A Worked Example — Blending Three Update Vectors
Let each model be a 2-parameter vector [w₁, w₂]. Three clients return updates this round:
| Client | Samples nk | Update wk | Weight αk | αk · wk |
|---|---|---|---|---|
| A | 600 | [0.90, 0.20] | 0.60 | [0.540, 0.120] |
| B | 300 | [0.40, 0.80] | 0.30 | [0.120, 0.240] |
| C | 100 | [0.10, 0.10] | 0.10 | [0.010, 0.010] |
| Total | 1,000 | — | 1.00 | [0.670, 0.370] |
When the Average Breaks — Robust Aggregation
A weighted average has one dangerous weakness: it is not robust. A single client that sends a wildly wrong update — through a bug, a broken sensor, or a deliberate poisoning attack — can drag the mean far off course. The animated number line shows four honest updates clustered together and one malicious outlier. Watch the mean get yanked toward the attacker while the median barely moves.
The coordinate-wise median ignores the extreme value; the mean does not. This is why untrusted settings use robust aggregation.

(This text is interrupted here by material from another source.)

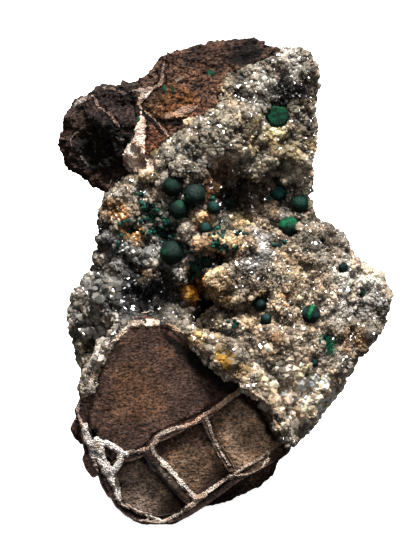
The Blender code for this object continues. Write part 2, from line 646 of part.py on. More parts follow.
def split_ball(tree):
    """A ball that broke across: its radiating fibres show on the flat side."""
    across, up, radius = SPLIT_BALL
    whole = ball("malachite_split_ball", tree, across, up, radius, sink=0.9)
    shape = bmesh.new()
    shape.from_mesh(whole.data)
    bpy.data.objects.remove(whole)
    middle = sum((vertex.co for vertex in shape.verts), Vector()) / len(shape.verts)
    cut = bmesh.ops.bisect_plane(shape, geom=shape.verts[:] + shape.edges[:] + shape.faces[:], dist=CUT_WELD * MM,
                                 plane_co=middle + Vector((0, 0, radius * 0.15 * MM)),
                                 plane_no=(0.15, -0.2, 1), clear_outer=True)
    rim = [item for item in cut["geom_cut"] if isinstance(item, bmesh.types.BMEdge)]
    bmesh.ops.contextual_create(shape, geom=rim)
    return from_bmesh("malachite_split_ball", shape)


def spray(tree):
    """Short needles that fan out of one point."""
    chance = random.Random(SEED + 2)
    point, _ = surface_at(tree, *SPRAY)
    pieces = [lump("malachite_spray", point, (SPRAY_ROOT,) * 3, subdivisions=1)]
    for step in range(SPRAY_NEEDLES):
        turn = math.radians(-60 + 150 * step / (SPRAY_NEEDLES - 1))
        along = Vector((math.sin(turn), math.cos(turn), chance.uniform(1.3, 1.9))).normalized()
        length = chance.uniform(2.0, 2.8)
        shape = bmesh.new()
        bmesh.ops.create_cone(shape, cap_ends=True, segments=4, radius1=0.32, radius2=0.12, depth=length)
        place = Matrix.Translation(point + along * length / 2) @ along.to_track_quat("Z", "Y").to_matrix().to_4x4()
        bmesh.ops.transform(shape, matrix=Matrix.Scale(MM, 4) @ place, verts=shape.verts)
        pieces.append(from_bmesh("needle", shape))
    return united("malachite_spray", pieces)


def beads(name, tree, across, up, chance):
    """A few small balls grown together."""
    level = surface_at(tree, across, up)[0].z
    pieces = []
    for step in range(BEADS_IN_GROUP):
        turn = math.tau * step / BEADS_IN_GROUP + chance.uniform(-0.3, 0.3)
        place = (across + BEAD_SPREAD * math.cos(turn), up + BEAD_SPREAD * math.sin(turn), level)
        pieces.append(ball_at(name, place, chance.uniform(*BEAD_SIZES)))
    return united(name, pieces)


def malachite(tree):
    """Every malachite piece with the socket that it leaves in the druse."""
    chance = random.Random(SEED + 3)
    pieces = []
    for number, (across, up, radius) in enumerate(BALLS, 1):
        pieces.append((ball(f"malachite_ball_{number:02d}", tree, across, up, radius), radius))
    for number, (across, up) in enumerate(BEADS, 1):
        group = beads(f"malachite_beads_{number:02d}", tree, across, up, chance)
        pieces.append((group, BEAD_SPREAD + BEAD_SIZES[1]))
    pieces.append((split_ball(tree), SPLIT_BALL[2]))
    pieces.append((spray(tree), SPRAY_ROOT + SEAM))
    return pieces


def socket(piece, radius):
    """A faceted hollow that leaves the seam clear all round the piece, or round the spray's root."""
    corners = [Vector(corner) / MM for corner in piece.bound_box]
    centre = (corners[0] + corners[6]) / 2
    if piece.name == "malachite_spray":
        centre = Vector((*SPRAY, centre.z))
    return lump("socket", centre, ((radius + SEAM) * SOCKET_ROOM,) * 3, subdivisions=1)


def material(name, colour, roughness):
    made = bpy.data.materials.new(name)
    made.use_nodes = True
    surface = made.node_tree.nodes["Principled BSDF"]
    surface.inputs["Base Color"].default_value = (*colour, 1)
    surface.inputs["Roughness"].default_value = roughness
    return made


def stand(pieces):
    """Stands the pieces on the flat foot, with the middle of their box's underside at the origin."""
    collection = bpy.data.collections.new("malachite_specimen")
    bpy.context.scene.collection.children.link(collection)
    holder = bpy.data.objects.new("stand", None)
    collection.objects.link(holder)
    holder.rotation_euler.x = math.radians(90 - LEAN_BACK)
    turn = holder.rotation_euler.to_matrix()
    corners = [turn @ vertex.co for piece in pieces for vertex in piece.data.vertices]
    lowest = [min(values) for values in zip(*corners)]
    highest = [max(values) for values in zip(*corners)]
    holder.location = (-(lowest[0] + highest[0]) / 2, -(lowest[1] + highest[1]) / 2, -lowest[2])
    for piece in pieces:
        bpy.context.scene.collection.objects.unlink(piece)
        collection.objects.link(piece)
        piece.parent = holder
        family = next(name for name in MATERIALS if name in piece.name)
        piece.data.materials.clear()
        piece.data.materials.append(bpy.data.materials.get(family) or material(family, *MATERIALS[family]))
    return holder


def main():
    clear_scene()
    stone = worked_stone()
    skin = tree_of(stone)
    rock = copy_of(stone, "host_rock")
    core = core_of(stone, DRUSE_THICKNESS)
    lost = boolean(druse_prism(0.0), grown(core, "inner_core", -SEAM), "DIFFERENCE")
    rock = boolean(rock, lost, "DIFFERENCE")
    rock = boolean(rock, flattened(united("face", face_cutters())), "DIFFERENCE")
    rock = flattened(largest_island(rock))

    druse = boolean(stone, druse_prism(SEAM), "INTERSECT")
    for batch in crystal_batches(skin):
        druse = boolean(druse, batch, "UNION")
    druse = largest_island(boolean(druse, core, "DIFFERENCE"))
    druse.name = "quartz_druse"

    bare = tree_of(rock)
    routes = {"block_veins": block_vein_routes(), "lobe_veins": surface_vein_routes(bare, LOBE_VEINS),
              "nodule_vein": surface_vein_routes(bare, NODULE_VEINS)}
    veins = [network(name, paths, *VEIN_BUILD[name], 0.0) for name, paths in routes.items()]
    slots = [network("slot", paths, *VEIN_BUILD[name], SLOT_MARGIN) for name, paths in routes.items()]
    slots = joined("slots", slots)
    rock = boolean(rock, copy_of(slots, "rock_slots"), "DIFFERENCE")
    druse = boolean(druse, slots, "DIFFERENCE")
    greens, sizes = zip(*malachite(skin))
    druse = boolean(druse, united("sockets", [socket(*pair) for pair in zip(greens, sizes)]), "DIFFERENCE")
    return stand([largest_island(rock), largest_island(druse), *veins, *greens])


main()
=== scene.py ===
import math

import bmesh
import bpy
import numpy as np
from mathutils import Matrix, Vector
from mathutils.bvhtree import BVHTree


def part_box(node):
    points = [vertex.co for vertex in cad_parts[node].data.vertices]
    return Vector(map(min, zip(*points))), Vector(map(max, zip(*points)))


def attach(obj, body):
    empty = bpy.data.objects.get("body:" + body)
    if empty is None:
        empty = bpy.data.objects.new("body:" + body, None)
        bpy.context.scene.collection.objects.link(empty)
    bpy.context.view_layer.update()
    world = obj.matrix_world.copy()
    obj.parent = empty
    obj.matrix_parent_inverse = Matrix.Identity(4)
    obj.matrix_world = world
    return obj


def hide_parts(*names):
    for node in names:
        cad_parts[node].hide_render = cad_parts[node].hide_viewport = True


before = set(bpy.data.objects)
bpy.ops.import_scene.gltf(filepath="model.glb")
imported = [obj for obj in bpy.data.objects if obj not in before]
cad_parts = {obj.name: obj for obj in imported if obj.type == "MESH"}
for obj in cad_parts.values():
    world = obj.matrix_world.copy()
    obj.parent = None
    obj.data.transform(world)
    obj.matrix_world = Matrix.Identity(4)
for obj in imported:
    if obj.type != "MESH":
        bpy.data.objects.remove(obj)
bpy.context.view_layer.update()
mm = 0.001

# The specimen's show face, as the part's source has it: x across, y up the face, z out of it, in mm.
stand = {"turn": 75.0, "place": (-3.5681, -12.7154, -3.8)}
standing = Matrix.Translation(Vector(stand["place"]) * mm) @ Matrix.Rotation(math.radians(stand["turn"]), 4, "X")
laidFlat = np.array(standing.inverted())
faceOut = np.array(standing)[:3, 2]

# The camera looks straight at the show face. Colours and small pieces are placed where it sees them, on a
# plane a little above the middle of the face. In mm, apart from the picture's height in pixels.
view = {"up": 49.6, "distance": 600.0, "plane": 6.0, "pixel": 0.2, "pixels": 554, "sensor": 36}
eye = np.array([0.0, view["up"], view["distance"]])


def onFace(points):  # world metres to millimetres on the show face
    return (np.asarray(points) @ laidFlat[:3, :3].T + laidFlat[:3, 3]) / mm


def toWorld(points):
    turn = np.array(standing)
    return (np.asarray(points) * mm) @ turn[:3, :3].T + turn[:3, 3]


def seenAt(points):  # where each place of the show face is seen on that plane, with its own height
    share = (eye[2] - view["plane"]) / (eye[2] - points[:, 2])
    return np.c_[eye[:2] + (points[:, :2] - eye[:2]) * share[:, None], points[:, 2]]


def seenSurface(trees, spots):  # the first surface met when looking at each spot
    start = Vector(toWorld([eye])[0])
    aims = toWorld(np.c_[spots, np.full(len(spots), view["plane"])])
    ways = unit(aims - np.array(start))
    distances = np.full(len(spots), np.inf)
    for index, way in enumerate(ways):
        for tree in trees:
            distance = tree.ray_cast(start, Vector(way))[3]
            if distance is not None:
                distances[index] = min(distances[index], distance)
    return np.array(start), ways, distances


def insideStrokes(spots, strokes):  # how far inside the nearest stroke each spot is, and that stroke's colour
    best, which = np.full(len(spots), -9.0), np.zeros(len(spots), dtype=int)
    for number, (_, line) in enumerate(strokes):
        for here, there in zip(np.array(line), np.array(line[1:])):  # across, up and width there
            way = (there - here)[:2]
            share = np.clip((spots[:, :2] - here[:2]) @ way / (way @ way), 0, 1)
            away = np.linalg.norm(spots[:, :2] - here[:2] - share[:, None] * way, axis=1)
            inside = (here[2] + (there[2] - here[2]) * share) / 2 - away
            closer = inside > best
            best[closer], which[closer] = inside[closer], number
    return best, np.array([linear(colour) for colour, _ in strokes])[which]


def unit(ways):
    return ways / np.linalg.norm(ways, axis=-1, keepdims=True)


def fade(values, start, width):  # 0 at the start, and 1 from a width further on
    return np.clip((values - start) / width, 0, 1)


def mixed(first, second, share):
    return first * (1 - share) + second * share


def linear(colour):  # sRGB hex to linear
    values = [int(colour[place:place + 2], 16) / 255 for place in (1, 3, 5)]
    return np.array([value / 12.92 if value <= 0.04045 else ((value + 0.055) / 1.055) ** 2.4 for value in values])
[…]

When clients can't all be trusted, swap the plain mean for a coordinate-wise median, a trimmed mean (drop the most extreme values per coordinate before averaging), or defences like Krum and Bulyan. They sacrifice a little accuracy for resistance to a few bad actors.
The Family of Aggregation Rules
| Rule | Weights by | Robust to bad clients? | Best when… |
|---|---|---|---|
| Equal mean | Nothing (1/K) | No | Clients hold similar amounts of IID data |
| Data-weighted (FedAvg) | Sample size nk | No | Honest clients, uneven data sizes |
| Coordinate-wise median | — (order statistic) | Yes | Some clients may be faulty or malicious |
| Trimmed mean | Middle values only | Yes | A known small fraction of outliers |
| Krum / Bulyan | Geometric closeness | Yes | Adversarial / Byzantine threat model |
Aggregation in Python — One Function, Four Rules
The same inputs, a method switch. Each returns one aggregated weight vector the server adopts as the new global model.
import numpy as np
def aggregate(updates, sizes=None, method='weighted', trim=0.2):
"""Combine client weight vectors into one global vector.
updates : list of 1-D arrays, one per client (same shape)
sizes : list of n_k (needed for 'weighted')
method : 'mean' | 'weighted' | 'median' | 'trimmed'
"""
U = np.array(updates, dtype=float) # shape (K, d)
if method == 'mean': # equal average
return U.mean(axis=0)
if method == 'weighted': # FedAvg: α_k = n_k / n
a = np.array(sizes, float)
a = a / a.sum() # normalise to sum to 1
return (a[:, None] * U).sum(axis=0)
if method == 'median': # robust: per-coordinate median
return np.median(U, axis=0)
if method == 'trimmed': # drop extremes, then mean
k = int(trim * len(U))
Us = np.sort(U, axis=0)
core = Us[k: len(U) - k] if len(U) - 2 * k > 0 else Us
return core.mean(axis=0)
raise ValueError(f'unknown method: {method}')
# ─── Demo: 4 honest clients + 1 poisoned update ──────────────
np.random.seed(0)
honest = [np.array([0.50, 0.50]) + 0.02 * np.random.randn(2) for _ in range(4)]
poisoned = [np.array([9.00, -9.00])] # one malicious client
updates = honest + poisoned
sizes = [300, 300, 300, 300, 300] # equal data sizes
for m in ('mean', 'weighted', 'median', 'trimmed'):
g = aggregate(updates, sizes, method=m)
print(f'{m:9s} → {np.round(g, 3)}')
One poisoned client drags mean and weighted all the way to [2.2, −1.4] — nowhere near the honest cluster at [0.5, 0.5]. The median and trimmed mean shrug off the attacker and land almost exactly on the truth.
Golden Rules for Weighted Averaging
α_k = n_k / Σ n_j, or the global model lands on the wrong scale.In one line: Weighted averaging blends many client updates into one global model by summing them in proportion to each client's data — simple and effective when clients are honest, but swap in a robust rule the moment any contributor can't be trusted.